Aim of the exercise: Gather every line below where "joints" appears.

* Start Stored data *

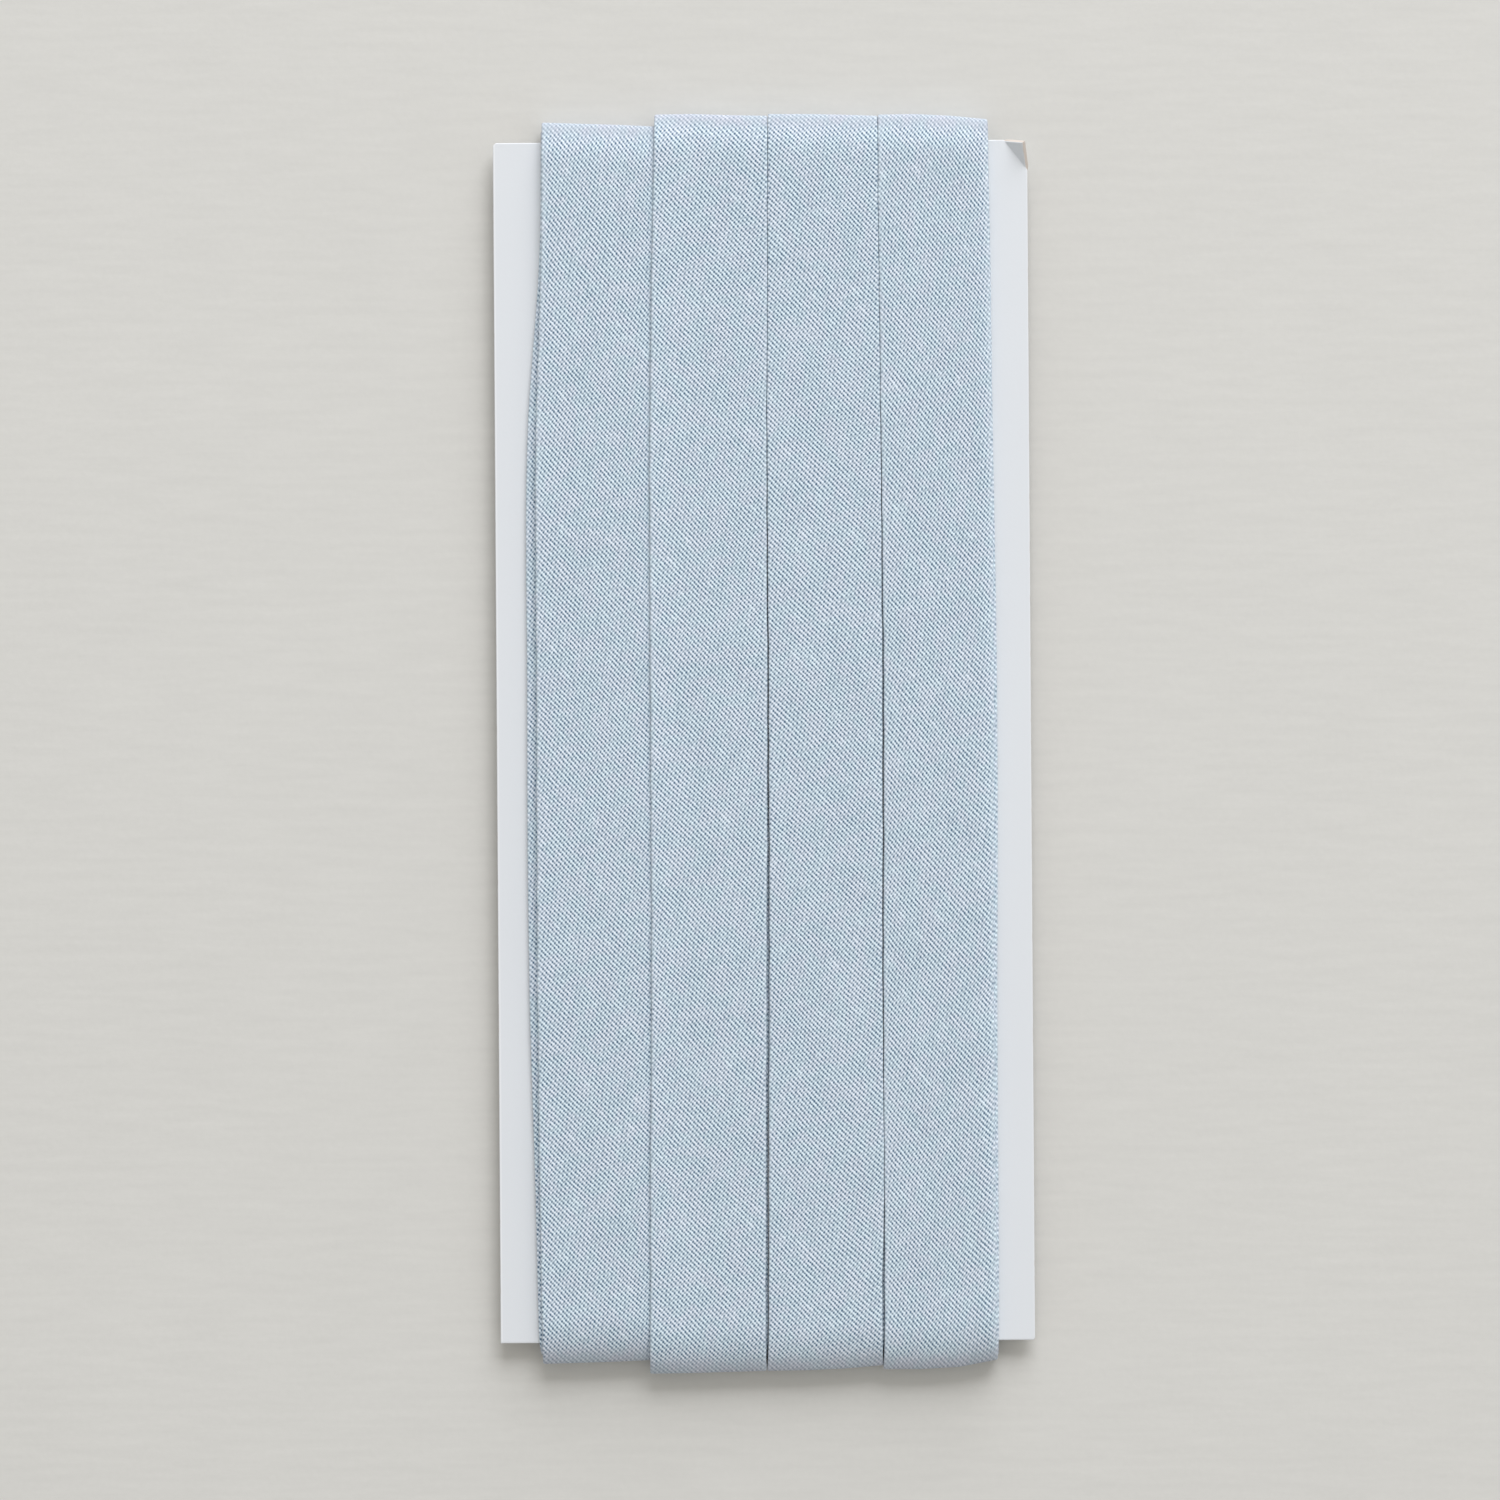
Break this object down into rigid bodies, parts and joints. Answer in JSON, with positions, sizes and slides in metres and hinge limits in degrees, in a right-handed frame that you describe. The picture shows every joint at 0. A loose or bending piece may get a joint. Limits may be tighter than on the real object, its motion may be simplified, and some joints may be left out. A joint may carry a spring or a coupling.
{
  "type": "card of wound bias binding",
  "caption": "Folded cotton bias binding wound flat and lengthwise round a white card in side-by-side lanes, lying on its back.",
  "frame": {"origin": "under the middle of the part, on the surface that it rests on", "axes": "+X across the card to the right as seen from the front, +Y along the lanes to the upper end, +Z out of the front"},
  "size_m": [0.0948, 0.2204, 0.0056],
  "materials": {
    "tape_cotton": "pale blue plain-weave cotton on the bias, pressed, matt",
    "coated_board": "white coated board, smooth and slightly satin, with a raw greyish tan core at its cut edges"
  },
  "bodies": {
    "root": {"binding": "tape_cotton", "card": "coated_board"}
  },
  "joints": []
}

* End Stored data *

Worked solution:
Break this object down into rigid bodies, parts and joints. Answer in JSON, with positions, sizes and slides in metres and hinge limits in degrees, in a right-handed frame that you describe. The picture shows every joint at 0. A loose or bending piece may get a joint. Limits may be tighter than on the real object, its motion may be simplified, and some joints may be left out. A joint may carry a spring or a coupling.
  "joints": []